Set task | Return exactly the listing's lines, from its first line to the line holding "heights: array of the same shape.", ends included.

====== Dataset content ======

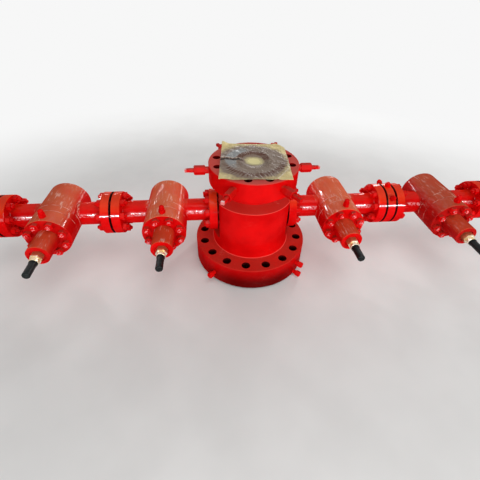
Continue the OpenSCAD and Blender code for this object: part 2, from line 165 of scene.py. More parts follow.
def closed_turning(radii: Array, heights: Array) -> Surface:
    """Round solid whose rings are given as in around, closed by a pole at each end.

    Args:
        radii: array of shape (rings, points in a ring), in metres.
        heights: array of the same shape.

    Returns:
        A closed surface about the Z axis, with its faces pointing out.
    """
    rings, count = radii.shape
    poles = np.array([[0.0, 0.0, heights[0].mean()], [0.0, 0.0, heights[-1].mean()]])
    ring = np.arange(count)
    beside = (ring + 1) % count
    pole = np.full(count, rings * count)
    last = (rings - 1) * count
    caps = [np.stack([pole, beside, ring], -1), np.stack([pole + 1, last + ring, last + beside], -1)]
    points = np.concatenate([around(radii, heights), poles])
    return Surface(points, grid_quads(rings, count, wrap_cols=True), np.concatenate(caps)).outward()


def places_on_circle(centre: Vector, axis: Vector, radius: float, spins: Array) -> Array:
    """Matrices that stand copies along an axis, on a circle that straddles its centre lines.

    Copy i of n sits at angle (i + 1/2) / n of a turn from the upright, its own +Z
    lies along the axis, and it is turned about that axis by its spin.

    Args:
        centre: centre of the circle.
        axis: direction in which each copy's +Z points.
        radius: radius of the circle.
        spins: one angle for each copy, in radians.

    Returns:
        Array of shape (copies, 4, 4).
    """
    count = len(spins)
    along = np.array(axis.normalized())
    up = np.array((0.0, 0.0, 1.0))
    side = np.cross(up, along)
    angle = (np.arange(count) + 0.5) * TAU / count
    out, first = (np.cos(turn)[:, None] * up + np.sin(turn)[:, None] * side for turn in (angle, spins))
    places = np.tile(np.eye(4), (count, 1, 1))
    places[:, :3, 0] = first
    places[:, :3, 1] = np.cross(along, first)
    places[:, :3, 2] = along
    places[:, :3, 3] = np.array(centre) + radius * out
    return places


def in_scene(name: str, data: bpy.types.ID) -> bpy.types.Object:
    """Makes an object and links it into the scene.

    Args:
        name: the object's name.
        data: its mesh, lamp or camera.

    Returns:
        The new object.
    """
    made = bpy.data.objects.new(name, data)
    bpy.context.scene.collection.objects.link(made)
    return made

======

Response to the exercise |
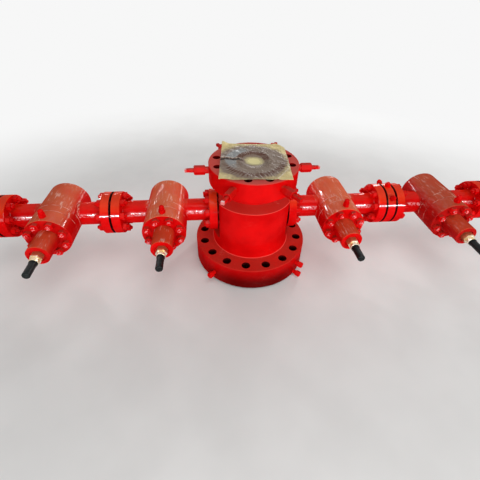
Continue the OpenSCAD and Blender code for this object: part 2, from line 165 of scene.py. More parts follow.
def closed_turning(radii: Array, heights: Array) -> Surface:
    """Round solid whose rings are given as in around, closed by a pole at each end.

    Args:
        radii: array of shape (rings, points in a ring), in metres.
        heights: array of the same shape.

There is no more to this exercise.